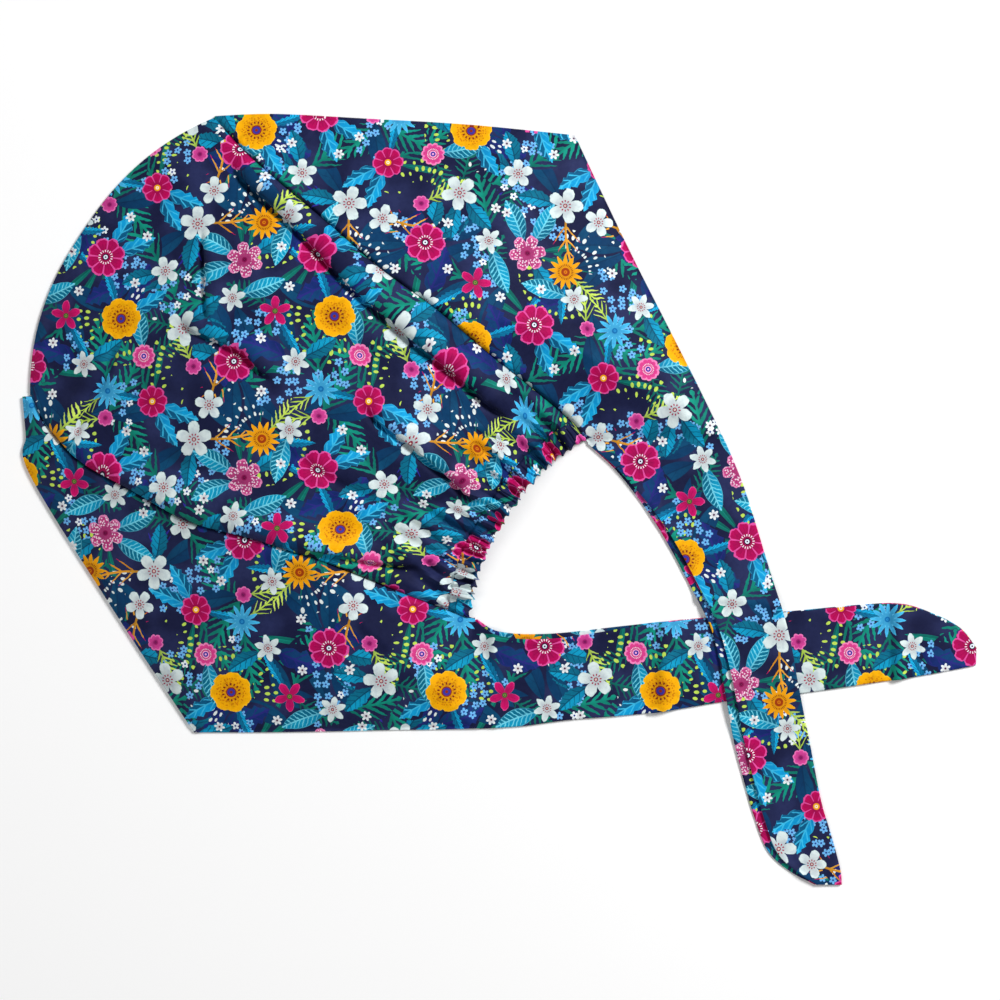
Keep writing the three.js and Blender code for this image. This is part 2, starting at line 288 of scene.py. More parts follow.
# Height of the upper layer's middle above the floor.
def liftAt(points):
    points = np.asarray(points, float)
    fromEdge = fromLines(points, lowEdges)
    fromNape = nearest(points, napeLine)[0]
    awayR, _, signR, _ = nearest(points, seamLineR)
    awayL, alongL, signL, _ = nearest(points, seamLineL)
    crownR, crownL = -awayR * signR, awayL * signL  # positive on the crown's side
    crownEdge = np.minimum(crownR, crownL)
    pastCorner = smooth((points[:, 0] - cap["edgeR"][cap["corner"]][0]) / 5)
    rim = cap["rimHeight"] + (cap["freeHeight"] - cap["rimHeight"]) * pastCorner
    rim += (cap["rootHeight"] - rim) * bell(fromLines(points, roots) / 9)
    fromRim = np.maximum(0, fromEdge - 0.3 - 1.0 * pastCorner)
    roll = cap["rollHeight"] * (1 - np.exp(-fromRim / cap["rollLength"]))
    pull = 1 - cap["napeDrop"] * np.exp(-fromNape / cap["napeReach"])
    dome = cap["domeHeight"] * smooth(fromEdge / cap["domeReach"]) * pull
    onCrown = smooth(crownEdge / 3)
    detail = creasesAt(points)
    detail += gathersAt(points, fromNape) * smooth(crownEdge / 6 + 0.35)
    # the cloth swells beside both seams, and along the left one the crown lies puffed over the band
    for fromSeam, swells in ((crownR, cap["swellsR"]), (crownL, cap["swellsL"])):
        for amount, at, width in swells:
            detail += amount * bell((fromSeam - at) / width)
    puff = puffAt(alongL, 0.9)
    detail += cap["puff"] * puff * bell((crownL - 4.0) / np.where(crownL < 4.0, 2.6, 6))
    halfR, halfL, halfNape = cap["ditchHalf"]
    slot = bell(crownR / halfR) + (1 + 0.5 * puff) * bell(crownL / halfL)
    slot += 0.55 * bell((fromNape - 0.3) / halfNape) * onCrown
    # small puckers along both seams, and soft wrinkles all over
    pucker = np.sin(points[:, 0] * 1.35 + 1.3 * noiseAt(points, 17, 3))
    detail += cap["pucker"] * pucker * (np.exp(-np.abs(crownR) / 4) + np.exp(-np.abs(crownL) / 4))
    for amount, size, stretch, seed in cap["wrinkles"]:
        detail += amount * noiseAt(points * stretch, size, seed)
    calm = 0.55 + 0.45 * onCrown
    height = rim + roll + dome + detail * smooth((fromEdge - 0.4) / 14) * calm
    return height - np.minimum(cap["ditch"] * slot, 0.6 * (height - rim) + 0.25)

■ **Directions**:
Each line of the listing above should be output exactly.

■ **Exercise solution**:
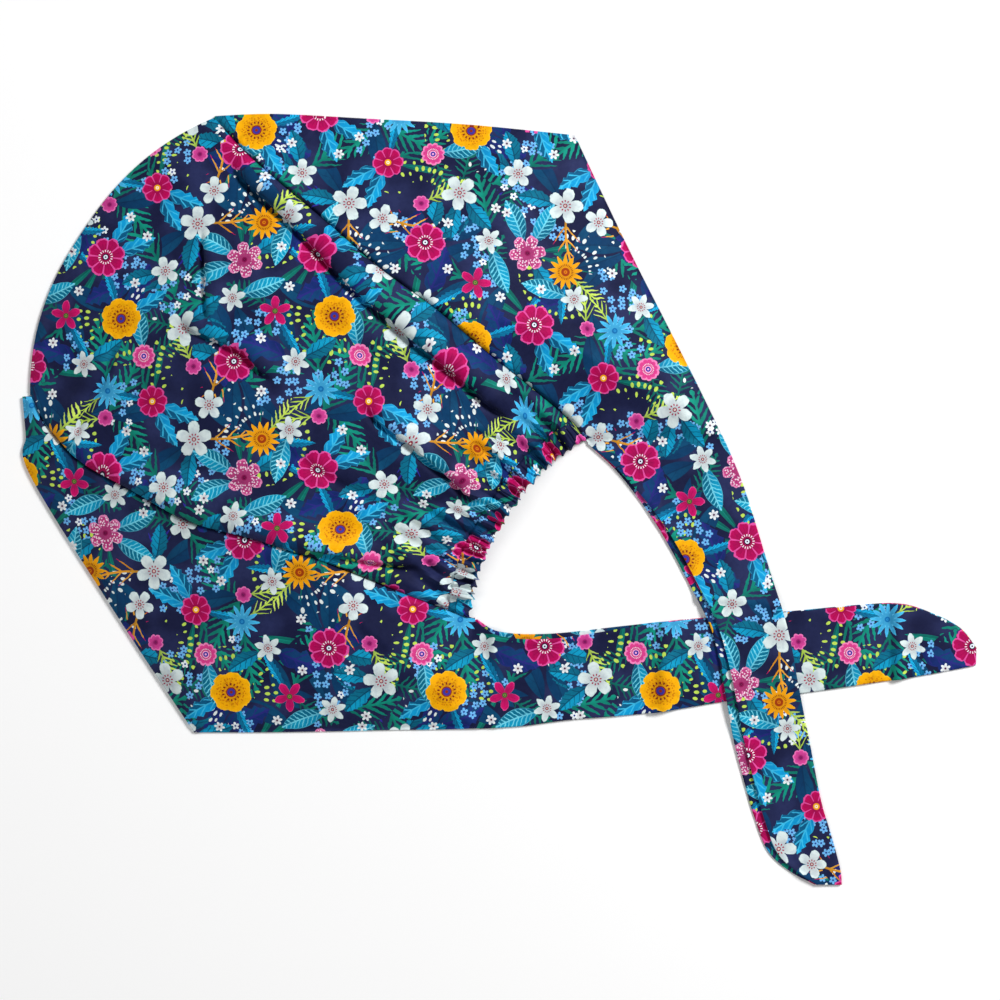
Keep writing the three.js and Blender code for this image. This is part 2, starting at line 288 of scene.py. More parts follow.
# Height of the upper layer's middle above the floor.
def liftAt(points):
    points = np.asarray(points, float)
    fromEdge = fromLines(points, lowEdges)
    fromNape = nearest(points, napeLine)[0]
    awayR, _, signR, _ = nearest(points, seamLineR)
    awayL, alongL, signL, _ = nearest(points, seamLineL)
    crownR, crownL = -awayR * signR, awayL * signL  # positive on the crown's side
    crownEdge = np.minimum(crownR, crownL)
    pastCorner = smooth((points[:, 0] - cap["edgeR"][cap["corner"]][0]) / 5)
    rim = cap["rimHeight"] + (cap["freeHeight"] - cap["rimHeight"]) * pastCorner
    rim += (cap["rootHeight"] - rim) * bell(fromLines(points, roots) / 9)
    fromRim = np.maximum(0, fromEdge - 0.3 - 1.0 * pastCorner)
    roll = cap["rollHeight"] * (1 - np.exp(-fromRim / cap["rollLength"]))
    pull = 1 - cap["napeDrop"] * np.exp(-fromNape / cap["napeReach"])
    dome = cap["domeHeight"] * smooth(fromEdge / cap["domeReach"]) * pull
    onCrown = smooth(crownEdge / 3)
    detail = creasesAt(points)
    detail += gathersAt(points, fromNape) * smooth(crownEdge / 6 + 0.35)
    # the cloth swells beside both seams, and along the left one the crown lies puffed over the band
    for fromSeam, swells in ((crownR, cap["swellsR"]), (crownL, cap["swellsL"])):
        for amount, at, width in swells:
            detail += amount * bell((fromSeam - at) / width)
    puff = puffAt(alongL, 0.9)
    detail += cap["puff"] * puff * bell((crownL - 4.0) / np.where(crownL < 4.0, 2.6, 6))
    halfR, halfL, halfNape = cap["ditchHalf"]
    slot = bell(crownR / halfR) + (1 + 0.5 * puff) * bell(crownL / halfL)
    slot += 0.55 * bell((fromNape - 0.3) / halfNape) * onCrown
    # small puckers along both seams, and soft wrinkles all over
    pucker = np.sin(points[:, 0] * 1.35 + 1.3 * noiseAt(points, 17, 3))
    detail += cap["pucker"] * pucker * (np.exp(-np.abs(crownR) / 4) + np.exp(-np.abs(crownL) / 4))
    for amount, size, stretch, seed in cap["wrinkles"]:
        detail += amount * noiseAt(points * stretch, size, seed)
    calm = 0.55 + 0.45 * onCrown
    height = rim + roll + dome + detail * smooth((fromEdge - 0.4) / 14) * calm
    return height - np.minimum(cap["ditch"] * slot, 0.6 * (height - rim) + 0.25)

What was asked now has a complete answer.